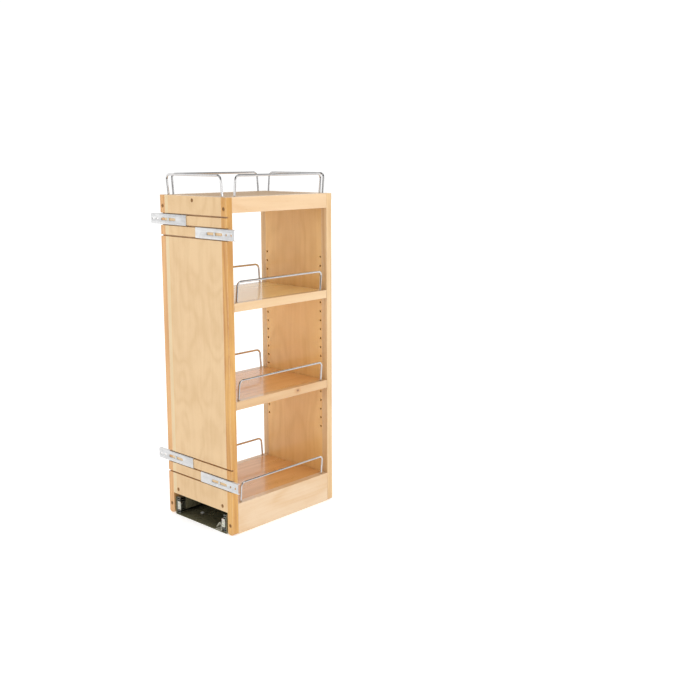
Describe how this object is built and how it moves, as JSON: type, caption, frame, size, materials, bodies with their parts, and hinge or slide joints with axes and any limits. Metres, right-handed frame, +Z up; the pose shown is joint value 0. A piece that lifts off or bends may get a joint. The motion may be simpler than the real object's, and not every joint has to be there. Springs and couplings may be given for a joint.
{
  "type": "pull-out pantry organiser",
  "caption": "Tall narrow open-sided wooden pull-out organiser with adjustable shelves, wire rails, door brackets and full-extension slides on a floor tray.",
  "frame": {"origin": "centre of the base tray's underside, where it rests on the cabinet floor", "axes": "-Y is the front, the way the unit pulls out; +X is the right side seen from the front; +Z is up"},
  "size_m": [0.2565, 0.2873, 0.7108],
  "materials": {
    "maple_ply": "clear satin lacquer, light maple ply with a soft swirl",
    "solid_maple": "clear satin lacquer on solid maple",
    "shelf_maple": "glossy clear lacquer",
    "chrome_wire": "bright chrome plating",
    "zinc_plate": "bright zinc plating, matte",
    "slide_steel": "zinc plated",
    "dark_steel": "dark zinc plating, shiny",
    "cage_steel": "yellow zinc plating",
    "screw_steel": "dull bronze, sunk heads"
  },
  "bodies": {
    "base": {"base_tray": "dark_steel", "slide_outer_left": "slide_steel", "slide_outer_right": "slide_steel"},
    "slide_middle": {"slide_middle_left": "slide_steel", "slide_middle_right": "slide_steel"},
    "outer_cages": {"outer_cage_left": "cage_steel", "outer_cage_right": "cage_steel"},
    "inner_cages": {"inner_cage_left": "cage_steel", "inner_cage_right": "cage_steel"},
    "carriage": {"front_panel": "maple_ply", "front_stile_left": "solid_maple", "front_stile_right": "solid_maple", "rear_panel": "maple_ply", "rear_stile_left": "solid_maple", "rear_stile_right": "solid_maple", "top_panel": "maple_ply", "bottom_panel": "shelf_maple", "top_apron_left": "solid_maple", "base_rail_left": "solid_maple", "top_apron_right": "solid_maple", "base_rail_right": "solid_maple", "top_rail_left": "chrome_wire", "top_rail_right": "chrome_wire", "top_rail_front": "chrome_wire", "top_rail_rear": "chrome_wire", "bottom_rail_left": "chrome_wire", "bottom_rail_right": "chrome_wire", "pin_lower_front_left": "slide_steel", "pin_lower_front_right": "slide_steel", "pin_lower_rear_left": "slide_steel", "pin_lower_rear_right": "slide_steel", "pin_upper_front_left": "slide_steel", "pin_upper_front_right": "slide_steel", "pin_upper_rear_left": "slide_steel", "pin_upper_rear_right": "slide_steel", "screw_stile_left_top": "screw_steel", "screw_stile_right_top": "screw_steel", "screw_stile_left_foot": "screw_steel", "screw_stile_right_foot": "screw_steel", "screw_panel_top": "screw_steel", "screw_panel_left": "screw_steel", "screw_panel_right": "screw_steel", "clamp_screw_upper_left": "slide_steel", "clamp_screw_upper_right": "slide_steel", "clamp_screw_lower_left": "slide_steel", "clamp_screw_lower_right": "slide_steel", "carriage_plate": "dark_steel", "slide_inner_left": "slide_steel", "slide_inner_right": "slide_steel"},
    "lower_shelf": {"lower_shelf_board": "shelf_maple", "lower_shelf_rail_left": "chrome_wire", "lower_shelf_rail_right": "chrome_wire"},
    "upper_shelf": {"upper_shelf_board": "shelf_maple", "upper_shelf_rail_left": "chrome_wire", "upper_shelf_rail_right": "chrome_wire"},
    "door_bracket_upper_left": {"bracket_upper_left": "zinc_plate"},
    "door_bracket_upper_right": {"bracket_upper_right": "zinc_plate"},
    "door_bracket_lower_left": {"bracket_lower_left": "zinc_plate"},
    "door_bracket_lower_right": {"bracket_lower_right": "zinc_plate"}
  },
  "joints": [
    {"name": "carriage_slide", "type": "slide", "parent": "base", "child": "carriage", "axis": [0, -1, 0], "range_m": [0, 0.254]},
    {"name": "slide_middle_travel", "type": "slide", "parent": "base", "child": "slide_middle", "axis": [0, -1, 0], "range_m": [0, 0.127]},
    {"name": "outer_cage_travel", "type": "slide", "parent": "base", "child": "outer_cages", "axis": [0, -1, 0], "range_m": [0, 0.0635]},
    {"name": "inner_cage_travel", "type": "slide", "parent": "base", "child": "inner_cages", "axis": [0, -1, 0], "range_m": [0, 0.1905]},
    {"name": "lower_shelf_lift", "type": "slide", "parent": "carriage", "child": "lower_shelf", "axis": [0, 0, 1], "range_m": [0, 0.09715]},
    {"name": "upper_shelf_lift", "type": "slide", "parent": "carriage", "child": "upper_shelf", "axis": [0, 0, 1], "range_m": [0, 0.09715]},
    {"name": "bracket_upper_left_slide", "type": "slide", "parent": "carriage", "child": "door_bracket_upper_left", "axis": [1, 0, 0], "range_m": [-0.02, 0.02]},
    {"name": "bracket_upper_right_slide", "type": "slide", "parent": "carriage", "child": "door_bracket_upper_right", "axis": [1, 0, 0], "range_m": [-0.02, 0.02]},
    {"name": "bracket_lower_left_slide", "type": "slide", "parent": "carriage", "child": "door_bracket_lower_left", "axis": [1, 0, 0], "range_m": [-0.02, 0.02]},
    {"name": "bracket_lower_right_slide", "type": "slide", "parent": "carriage", "child": "door_bracket_lower_right", "axis": [1, 0, 0], "range_m": [-0.02, 0.02]}
  ],
  "couplings": [
    {"joint": "slide_middle_travel", "follows": "carriage_slide", "ratio": 0.5},
    {"joint": "outer_cage_travel", "follows": "carriage_slide", "ratio": 0.25},
    {"joint": "inner_cage_travel", "follows": "carriage_slide", "ratio": 0.75}
  ]
}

#### Given request
Make an exact copy of the material above.

#### Reply
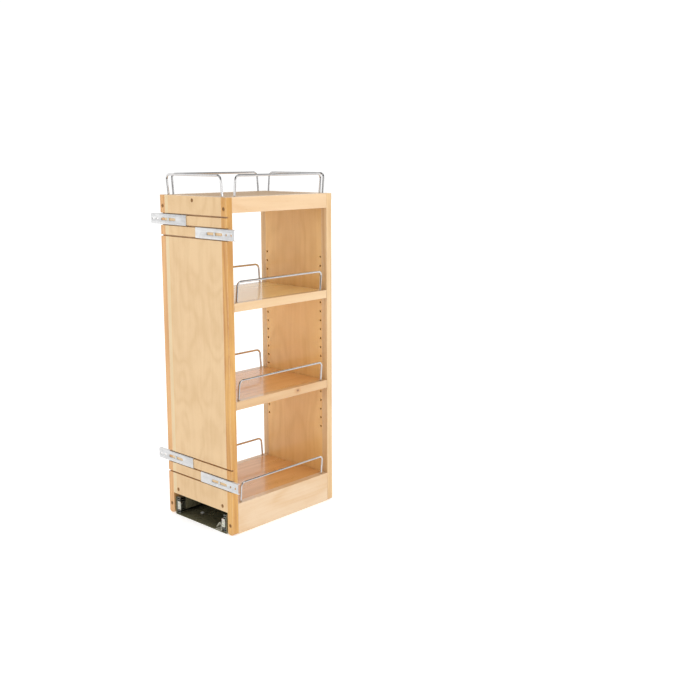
Describe how this object is built and how it moves, as JSON: type, caption, frame, size, materials, bodies with their parts, and hinge or slide joints with axes and any limits. Metres, right-handed frame, +Z up; the pose shown is joint value 0. A piece that lifts off or bends may get a joint. The motion may be simpler than the real object's, and not every joint has to be there. Springs and couplings may be given for a joint.
{
  "type": "pull-out pantry organiser",
  "caption": "Tall narrow open-sided wooden pull-out organiser with adjustable shelves, wire rails, door brackets and full-extension slides on a floor tray.",
  "frame": {"origin": "centre of the base tray's underside, where it rests on the cabinet floor", "axes": "-Y is the front, the way the unit pulls out; +X is the right side seen from the front; +Z is up"},
  "size_m": [0.2565, 0.2873, 0.7108],
  "materials": {
    "maple_ply": "clear satin lacquer, light maple ply with a soft swirl",
    "solid_maple": "clear satin lacquer on solid maple",
    "shelf_maple": "glossy clear lacquer",
    "chrome_wire": "bright chrome plating",
    "zinc_plate": "bright zinc plating, matte",
    "slide_steel": "zinc plated",
    "dark_steel": "dark zinc plating, shiny",
    "cage_steel": "yellow zinc plating",
    "screw_steel": "dull bronze, sunk heads"
  },
  "bodies": {
    "base": {"base_tray": "dark_steel", "slide_outer_left": "slide_steel", "slide_outer_right": "slide_steel"},
    "slide_middle": {"slide_middle_left": "slide_steel", "slide_middle_right": "slide_steel"},
    "outer_cages": {"outer_cage_left": "cage_steel", "outer_cage_right": "cage_steel"},
    "inner_cages": {"inner_cage_left": "cage_steel", "inner_cage_right": "cage_steel"},
    "carriage": {"front_panel": "maple_ply", "front_stile_left": "solid_maple", "front_stile_right": "solid_maple", "rear_panel": "maple_ply", "rear_stile_left": "solid_maple", "rear_stile_right": "solid_maple", "top_panel": "maple_ply", "bottom_panel": "shelf_maple", "top_apron_left": "solid_maple", "base_rail_left": "solid_maple", "top_apron_right": "solid_maple", "base_rail_right": "solid_maple", "top_rail_left": "chrome_wire", "top_rail_right": "chrome_wire", "top_rail_front": "chrome_wire", "top_rail_rear": "chrome_wire", "bottom_rail_left": "chrome_wire", "bottom_rail_right": "chrome_wire", "pin_lower_front_left": "slide_steel", "pin_lower_front_right": "slide_steel", "pin_lower_rear_left": "slide_steel", "pin_lower_rear_right": "slide_steel", "pin_upper_front_left": "slide_steel", "pin_upper_front_right": "slide_steel", "pin_upper_rear_left": "slide_steel", "pin_upper_rear_right": "slide_steel", "screw_stile_left_top": "screw_steel", "screw_stile_right_top": "screw_steel", "screw_stile_left_foot": "screw_steel", "screw_stile_right_foot": "screw_steel", "screw_panel_top": "screw_steel", "screw_panel_left": "screw_steel", "screw_panel_right": "screw_steel", "clamp_screw_upper_left": "slide_steel", "clamp_screw_upper_right": "slide_steel", "clamp_screw_lower_left": "slide_steel", "clamp_screw_lower_right": "slide_steel", "carriage_plate": "dark_steel", "slide_inner_left": "slide_steel", "slide_inner_right": "slide_steel"},
    "lower_shelf": {"lower_shelf_board": "shelf_maple", "lower_shelf_rail_left": "chrome_wire", "lower_shelf_rail_right": "chrome_wire"},
    "upper_shelf": {"upper_shelf_board": "shelf_maple", "upper_shelf_rail_left": "chrome_wire", "upper_shelf_rail_right": "chrome_wire"},
    "door_bracket_upper_left": {"bracket_upper_left": "zinc_plate"},
    "door_bracket_upper_right": {"bracket_upper_right": "zinc_plate"},
    "door_bracket_lower_left": {"bracket_lower_left": "zinc_plate"},
    "door_bracket_lower_right": {"bracket_lower_right": "zinc_plate"}
  },
  "joints": [
    {"name": "carriage_slide", "type": "slide", "parent": "base", "child": "carriage", "axis": [0, -1, 0], "range_m": [0, 0.254]},
    {"name": "slide_middle_travel", "type": "slide", "parent": "base", "child": "slide_middle", "axis": [0, -1, 0], "range_m": [0, 0.127]},
    {"name": "outer_cage_travel", "type": "slide", "parent": "base", "child": "outer_cages", "axis": [0, -1, 0], "range_m": [0, 0.0635]},
    {"name": "inner_cage_travel", "type": "slide", "parent": "base", "child": "inner_cages", "axis": [0, -1, 0], "range_m": [0, 0.1905]},
    {"name": "lower_shelf_lift", "type": "slide", "parent": "carriage", "child": "lower_shelf", "axis": [0, 0, 1], "range_m": [0, 0.09715]},
    {"name": "upper_shelf_lift", "type": "slide", "parent": "carriage", "child": "upper_shelf", "axis": [0, 0, 1], "range_m": [0, 0.09715]},
    {"name": "bracket_upper_left_slide", "type": "slide", "parent": "carriage", "child": "door_bracket_upper_left", "axis": [1, 0, 0], "range_m": [-0.02, 0.02]},
    {"name": "bracket_upper_right_slide", "type": "slide", "parent": "carriage", "child": "door_bracket_upper_right", "axis": [1, 0, 0], "range_m": [-0.02, 0.02]},
    {"name": "bracket_lower_left_slide", "type": "slide", "parent": "carriage", "child": "door_bracket_lower_left", "axis": [1, 0, 0], "range_m": [-0.02, 0.02]},
    {"name": "bracket_lower_right_slide", "type": "slide", "parent": "carriage", "child": "door_bracket_lower_right", "axis": [1, 0, 0], "range_m": [-0.02, 0.02]}
  ],
  "couplings": [
    {"joint": "slide_middle_travel", "follows": "carriage_slide", "ratio": 0.5},
    {"joint": "outer_cage_travel", "follows": "carriage_slide", "ratio": 0.25},
    {"joint": "inner_cage_travel", "follows": "carriage_slide", "ratio": 0.75}
  ]
}